JSON records of objects:
/---

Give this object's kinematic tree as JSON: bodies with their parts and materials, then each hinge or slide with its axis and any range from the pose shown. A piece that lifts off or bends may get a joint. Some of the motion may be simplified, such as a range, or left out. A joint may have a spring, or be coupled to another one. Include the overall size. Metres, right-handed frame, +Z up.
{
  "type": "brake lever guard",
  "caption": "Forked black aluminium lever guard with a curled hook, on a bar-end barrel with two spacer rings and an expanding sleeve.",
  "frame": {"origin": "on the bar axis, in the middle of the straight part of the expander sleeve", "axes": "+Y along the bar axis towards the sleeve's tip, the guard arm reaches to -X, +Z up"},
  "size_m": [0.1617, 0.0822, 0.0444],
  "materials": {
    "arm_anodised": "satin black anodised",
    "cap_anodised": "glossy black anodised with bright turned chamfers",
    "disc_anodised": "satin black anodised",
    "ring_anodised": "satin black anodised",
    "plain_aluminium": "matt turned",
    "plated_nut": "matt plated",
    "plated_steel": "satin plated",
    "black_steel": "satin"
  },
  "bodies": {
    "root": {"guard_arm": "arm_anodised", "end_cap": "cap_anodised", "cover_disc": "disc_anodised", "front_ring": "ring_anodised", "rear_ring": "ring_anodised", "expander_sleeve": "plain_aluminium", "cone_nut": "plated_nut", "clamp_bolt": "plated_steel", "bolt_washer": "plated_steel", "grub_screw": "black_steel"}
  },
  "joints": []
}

\---
/---

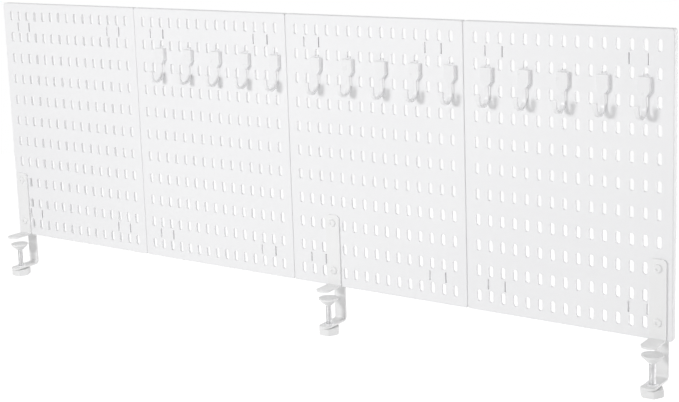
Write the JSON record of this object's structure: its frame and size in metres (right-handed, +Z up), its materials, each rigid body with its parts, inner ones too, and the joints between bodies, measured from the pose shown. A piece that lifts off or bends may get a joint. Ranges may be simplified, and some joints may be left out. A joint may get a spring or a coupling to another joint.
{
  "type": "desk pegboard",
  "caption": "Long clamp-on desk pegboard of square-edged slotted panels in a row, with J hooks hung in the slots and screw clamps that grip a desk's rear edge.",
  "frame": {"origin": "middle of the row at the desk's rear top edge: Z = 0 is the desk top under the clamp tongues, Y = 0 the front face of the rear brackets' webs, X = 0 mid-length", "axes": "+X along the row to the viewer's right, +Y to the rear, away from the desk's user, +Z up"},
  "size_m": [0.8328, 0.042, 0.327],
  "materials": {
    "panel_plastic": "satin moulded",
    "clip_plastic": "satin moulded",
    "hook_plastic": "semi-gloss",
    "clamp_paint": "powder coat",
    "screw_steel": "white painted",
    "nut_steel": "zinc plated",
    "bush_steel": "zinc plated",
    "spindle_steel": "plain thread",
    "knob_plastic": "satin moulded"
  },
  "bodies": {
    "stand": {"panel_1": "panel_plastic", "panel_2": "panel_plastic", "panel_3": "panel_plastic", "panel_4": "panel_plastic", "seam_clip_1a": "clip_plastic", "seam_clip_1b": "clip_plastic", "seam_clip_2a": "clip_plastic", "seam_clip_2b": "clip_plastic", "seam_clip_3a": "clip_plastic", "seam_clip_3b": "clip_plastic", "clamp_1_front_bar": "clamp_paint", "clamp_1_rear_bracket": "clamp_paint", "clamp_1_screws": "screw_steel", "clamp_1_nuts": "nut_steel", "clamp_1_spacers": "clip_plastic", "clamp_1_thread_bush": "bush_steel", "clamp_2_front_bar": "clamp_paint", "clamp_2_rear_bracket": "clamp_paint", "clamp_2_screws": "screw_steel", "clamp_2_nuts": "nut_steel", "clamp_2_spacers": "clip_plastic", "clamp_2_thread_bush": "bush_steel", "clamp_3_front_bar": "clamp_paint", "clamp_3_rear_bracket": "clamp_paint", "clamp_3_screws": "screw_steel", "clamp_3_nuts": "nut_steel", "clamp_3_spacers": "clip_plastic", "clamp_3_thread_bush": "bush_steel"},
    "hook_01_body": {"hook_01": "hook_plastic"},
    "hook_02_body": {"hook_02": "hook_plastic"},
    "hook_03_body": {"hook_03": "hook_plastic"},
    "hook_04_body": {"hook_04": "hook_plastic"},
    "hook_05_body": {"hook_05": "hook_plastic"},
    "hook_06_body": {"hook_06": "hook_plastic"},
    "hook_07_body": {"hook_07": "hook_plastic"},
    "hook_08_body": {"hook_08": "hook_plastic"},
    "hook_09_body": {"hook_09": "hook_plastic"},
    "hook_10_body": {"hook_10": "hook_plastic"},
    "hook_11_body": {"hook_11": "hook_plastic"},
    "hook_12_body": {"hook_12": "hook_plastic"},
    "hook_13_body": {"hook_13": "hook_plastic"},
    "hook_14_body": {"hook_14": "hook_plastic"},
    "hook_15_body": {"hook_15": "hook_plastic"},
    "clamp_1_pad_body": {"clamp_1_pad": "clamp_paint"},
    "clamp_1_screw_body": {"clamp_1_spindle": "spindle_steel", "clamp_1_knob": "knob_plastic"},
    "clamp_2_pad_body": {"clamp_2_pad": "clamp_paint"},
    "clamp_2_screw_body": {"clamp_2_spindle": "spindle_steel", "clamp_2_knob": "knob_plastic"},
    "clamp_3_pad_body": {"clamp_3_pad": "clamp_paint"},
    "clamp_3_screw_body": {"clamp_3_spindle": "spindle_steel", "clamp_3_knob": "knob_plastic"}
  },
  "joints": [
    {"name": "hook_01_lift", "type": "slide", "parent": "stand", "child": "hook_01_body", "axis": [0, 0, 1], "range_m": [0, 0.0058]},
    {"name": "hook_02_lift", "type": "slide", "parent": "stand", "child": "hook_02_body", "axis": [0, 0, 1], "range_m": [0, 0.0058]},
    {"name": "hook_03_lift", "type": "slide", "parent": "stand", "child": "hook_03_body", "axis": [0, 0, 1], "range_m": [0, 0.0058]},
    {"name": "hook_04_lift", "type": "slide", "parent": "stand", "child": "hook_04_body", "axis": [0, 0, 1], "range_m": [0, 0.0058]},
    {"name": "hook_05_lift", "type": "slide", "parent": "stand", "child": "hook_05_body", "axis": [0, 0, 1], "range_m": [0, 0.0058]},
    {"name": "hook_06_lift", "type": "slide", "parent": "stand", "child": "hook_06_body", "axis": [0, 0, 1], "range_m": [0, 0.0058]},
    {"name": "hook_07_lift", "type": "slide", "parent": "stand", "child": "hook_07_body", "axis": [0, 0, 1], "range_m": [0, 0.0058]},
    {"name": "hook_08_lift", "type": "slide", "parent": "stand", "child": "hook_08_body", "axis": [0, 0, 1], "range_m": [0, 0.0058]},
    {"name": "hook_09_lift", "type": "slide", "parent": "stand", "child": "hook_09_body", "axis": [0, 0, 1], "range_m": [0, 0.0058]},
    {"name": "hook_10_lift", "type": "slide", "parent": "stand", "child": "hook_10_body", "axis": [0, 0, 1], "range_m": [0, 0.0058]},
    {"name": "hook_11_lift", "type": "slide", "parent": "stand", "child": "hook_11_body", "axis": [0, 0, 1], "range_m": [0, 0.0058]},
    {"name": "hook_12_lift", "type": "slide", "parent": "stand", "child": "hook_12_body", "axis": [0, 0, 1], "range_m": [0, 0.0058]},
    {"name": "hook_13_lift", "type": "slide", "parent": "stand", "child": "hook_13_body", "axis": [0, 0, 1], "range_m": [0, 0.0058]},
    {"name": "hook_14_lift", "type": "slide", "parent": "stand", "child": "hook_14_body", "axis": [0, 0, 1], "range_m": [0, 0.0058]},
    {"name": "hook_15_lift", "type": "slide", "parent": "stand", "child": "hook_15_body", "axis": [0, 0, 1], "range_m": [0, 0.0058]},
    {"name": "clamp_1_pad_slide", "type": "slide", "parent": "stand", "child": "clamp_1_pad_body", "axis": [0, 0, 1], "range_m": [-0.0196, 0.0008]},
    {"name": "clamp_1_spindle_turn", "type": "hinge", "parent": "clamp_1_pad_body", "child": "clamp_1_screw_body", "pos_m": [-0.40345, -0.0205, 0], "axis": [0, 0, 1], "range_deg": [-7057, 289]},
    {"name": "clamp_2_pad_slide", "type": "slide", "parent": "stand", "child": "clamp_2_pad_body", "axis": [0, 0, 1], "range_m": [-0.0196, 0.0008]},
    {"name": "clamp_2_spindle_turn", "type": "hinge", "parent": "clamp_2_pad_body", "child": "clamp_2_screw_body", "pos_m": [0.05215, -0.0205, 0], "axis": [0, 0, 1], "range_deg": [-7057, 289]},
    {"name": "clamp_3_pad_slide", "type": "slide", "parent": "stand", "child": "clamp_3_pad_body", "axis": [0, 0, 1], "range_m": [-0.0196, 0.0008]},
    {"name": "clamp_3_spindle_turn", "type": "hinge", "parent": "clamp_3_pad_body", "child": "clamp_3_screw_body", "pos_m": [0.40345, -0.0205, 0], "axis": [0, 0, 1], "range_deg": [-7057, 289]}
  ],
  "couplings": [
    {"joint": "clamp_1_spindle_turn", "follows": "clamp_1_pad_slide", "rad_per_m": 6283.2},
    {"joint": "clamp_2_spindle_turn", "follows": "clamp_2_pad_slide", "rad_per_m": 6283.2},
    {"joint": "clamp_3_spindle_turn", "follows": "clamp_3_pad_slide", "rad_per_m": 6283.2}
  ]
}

\---
/---

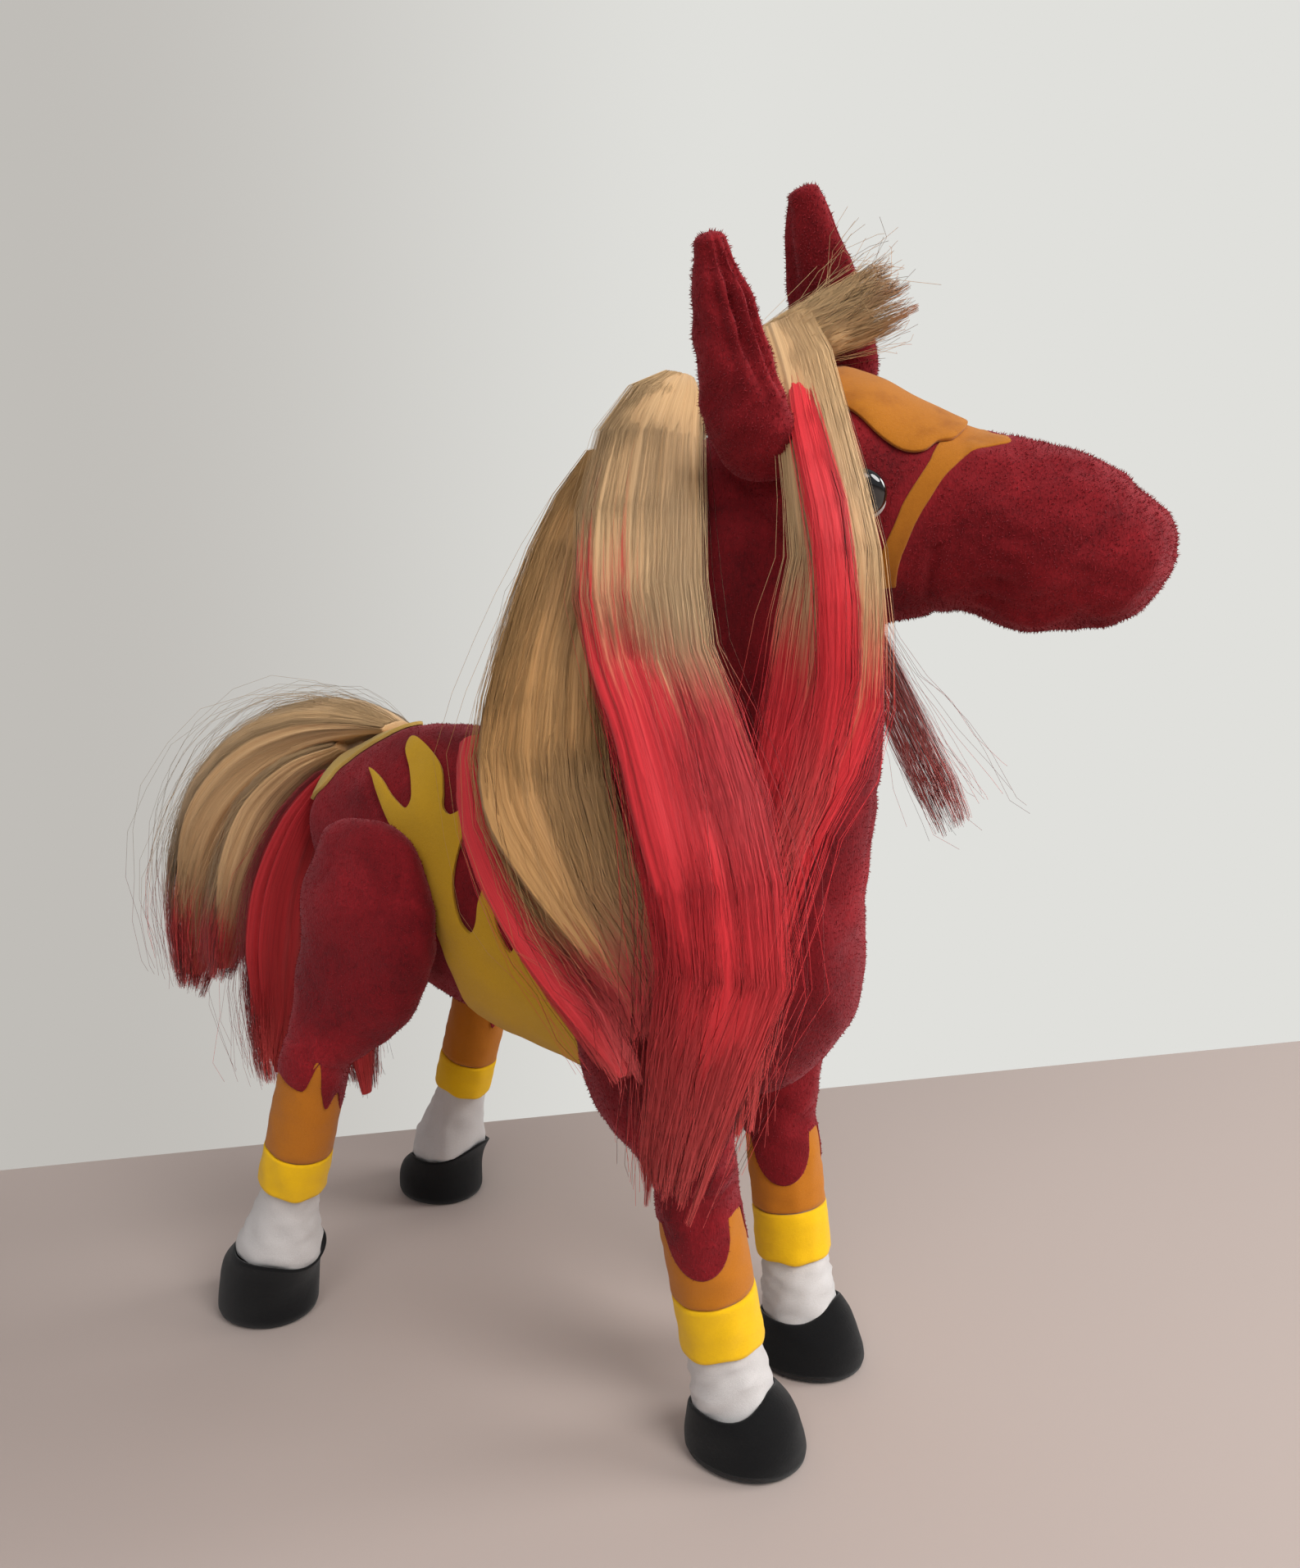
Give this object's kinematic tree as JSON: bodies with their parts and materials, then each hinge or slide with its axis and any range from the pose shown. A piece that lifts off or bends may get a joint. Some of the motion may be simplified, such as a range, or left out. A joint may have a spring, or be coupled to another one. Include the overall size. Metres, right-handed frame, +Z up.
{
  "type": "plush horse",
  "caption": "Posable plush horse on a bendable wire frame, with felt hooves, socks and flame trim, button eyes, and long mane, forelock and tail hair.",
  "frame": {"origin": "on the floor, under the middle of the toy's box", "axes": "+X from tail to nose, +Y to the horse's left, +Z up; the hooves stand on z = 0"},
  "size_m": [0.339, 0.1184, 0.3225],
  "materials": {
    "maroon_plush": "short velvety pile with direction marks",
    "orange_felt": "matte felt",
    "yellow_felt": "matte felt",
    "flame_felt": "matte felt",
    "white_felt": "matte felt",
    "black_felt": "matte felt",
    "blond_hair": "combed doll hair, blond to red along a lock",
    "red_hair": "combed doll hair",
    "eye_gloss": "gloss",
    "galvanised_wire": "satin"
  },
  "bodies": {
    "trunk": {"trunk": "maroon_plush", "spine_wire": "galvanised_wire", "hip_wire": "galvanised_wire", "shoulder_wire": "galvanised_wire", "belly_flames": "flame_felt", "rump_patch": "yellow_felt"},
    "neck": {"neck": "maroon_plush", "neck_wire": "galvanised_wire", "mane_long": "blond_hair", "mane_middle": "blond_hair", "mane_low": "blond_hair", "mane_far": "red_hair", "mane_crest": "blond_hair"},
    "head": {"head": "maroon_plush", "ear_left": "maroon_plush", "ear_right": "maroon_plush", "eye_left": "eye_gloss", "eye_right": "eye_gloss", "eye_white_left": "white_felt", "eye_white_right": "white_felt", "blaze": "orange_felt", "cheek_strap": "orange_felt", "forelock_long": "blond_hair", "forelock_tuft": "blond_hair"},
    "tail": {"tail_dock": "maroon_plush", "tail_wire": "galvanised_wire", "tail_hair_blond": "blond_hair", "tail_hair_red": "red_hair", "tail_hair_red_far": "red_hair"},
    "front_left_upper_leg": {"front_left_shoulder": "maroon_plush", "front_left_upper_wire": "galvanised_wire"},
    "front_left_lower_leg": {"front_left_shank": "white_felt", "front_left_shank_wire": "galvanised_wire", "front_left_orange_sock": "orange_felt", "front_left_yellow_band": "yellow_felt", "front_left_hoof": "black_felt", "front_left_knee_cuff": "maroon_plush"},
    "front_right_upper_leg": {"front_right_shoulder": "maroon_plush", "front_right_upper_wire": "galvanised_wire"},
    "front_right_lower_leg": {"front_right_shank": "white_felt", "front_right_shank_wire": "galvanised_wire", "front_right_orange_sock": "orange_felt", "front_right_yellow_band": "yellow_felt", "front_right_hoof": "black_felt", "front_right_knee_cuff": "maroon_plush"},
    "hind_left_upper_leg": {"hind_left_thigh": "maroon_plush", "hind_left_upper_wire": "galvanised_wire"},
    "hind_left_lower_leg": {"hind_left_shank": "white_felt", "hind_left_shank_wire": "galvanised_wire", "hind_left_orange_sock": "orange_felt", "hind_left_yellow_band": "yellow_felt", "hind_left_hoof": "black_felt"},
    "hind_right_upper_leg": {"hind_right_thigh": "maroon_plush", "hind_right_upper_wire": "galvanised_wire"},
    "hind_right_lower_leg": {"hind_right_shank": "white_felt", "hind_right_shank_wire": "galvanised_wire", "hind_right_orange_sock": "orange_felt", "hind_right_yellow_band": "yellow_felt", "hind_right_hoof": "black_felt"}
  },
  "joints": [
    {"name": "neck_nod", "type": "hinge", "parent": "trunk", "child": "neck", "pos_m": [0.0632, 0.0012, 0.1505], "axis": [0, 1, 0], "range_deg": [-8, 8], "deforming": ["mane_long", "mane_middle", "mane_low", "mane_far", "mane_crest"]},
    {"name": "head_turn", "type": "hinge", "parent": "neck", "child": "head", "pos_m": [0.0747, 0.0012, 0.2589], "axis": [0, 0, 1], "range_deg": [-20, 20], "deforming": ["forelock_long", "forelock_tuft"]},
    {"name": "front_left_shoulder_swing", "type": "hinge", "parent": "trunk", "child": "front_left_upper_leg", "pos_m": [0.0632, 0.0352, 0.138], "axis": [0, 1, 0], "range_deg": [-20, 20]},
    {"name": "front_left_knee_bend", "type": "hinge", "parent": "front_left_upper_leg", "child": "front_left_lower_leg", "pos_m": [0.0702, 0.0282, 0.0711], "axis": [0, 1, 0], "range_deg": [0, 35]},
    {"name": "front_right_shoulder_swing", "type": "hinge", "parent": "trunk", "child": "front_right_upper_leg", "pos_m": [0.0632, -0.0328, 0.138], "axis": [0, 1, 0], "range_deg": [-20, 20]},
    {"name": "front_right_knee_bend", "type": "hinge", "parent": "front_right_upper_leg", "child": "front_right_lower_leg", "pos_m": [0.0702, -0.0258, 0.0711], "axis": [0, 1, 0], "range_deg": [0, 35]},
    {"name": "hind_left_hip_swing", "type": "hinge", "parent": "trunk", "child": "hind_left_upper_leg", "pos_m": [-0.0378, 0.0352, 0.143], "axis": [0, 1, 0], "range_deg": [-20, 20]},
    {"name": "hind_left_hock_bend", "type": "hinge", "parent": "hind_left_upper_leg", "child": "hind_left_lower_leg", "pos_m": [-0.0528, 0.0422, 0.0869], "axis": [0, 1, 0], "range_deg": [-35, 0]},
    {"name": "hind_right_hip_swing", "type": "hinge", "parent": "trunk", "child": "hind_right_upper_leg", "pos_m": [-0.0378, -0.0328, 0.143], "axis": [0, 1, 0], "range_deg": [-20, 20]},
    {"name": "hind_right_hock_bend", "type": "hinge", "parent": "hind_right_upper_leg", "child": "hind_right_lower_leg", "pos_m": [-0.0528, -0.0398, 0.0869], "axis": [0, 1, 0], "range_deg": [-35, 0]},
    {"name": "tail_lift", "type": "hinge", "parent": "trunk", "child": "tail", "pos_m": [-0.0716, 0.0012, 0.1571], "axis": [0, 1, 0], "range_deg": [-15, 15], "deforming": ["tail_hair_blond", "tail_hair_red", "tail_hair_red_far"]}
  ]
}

\---

> **SET EXERCISE**: Copy out every line of the material above that mentions the word "joints".

> **WRITTEN SOLUTION**:
  "joints": []
Write the JSON record of this object's structure: its frame and size in metres (right-handed, +Z up), its materials, each rigid body with its parts, inner ones too, and the joints between bodies, measured from the pose shown. A piece that lifts off or bends may get a joint. Ranges may be simplified, and some joints may be left out. A joint may get a spring or a coupling to another joint.
  "joints": [
  "joints": [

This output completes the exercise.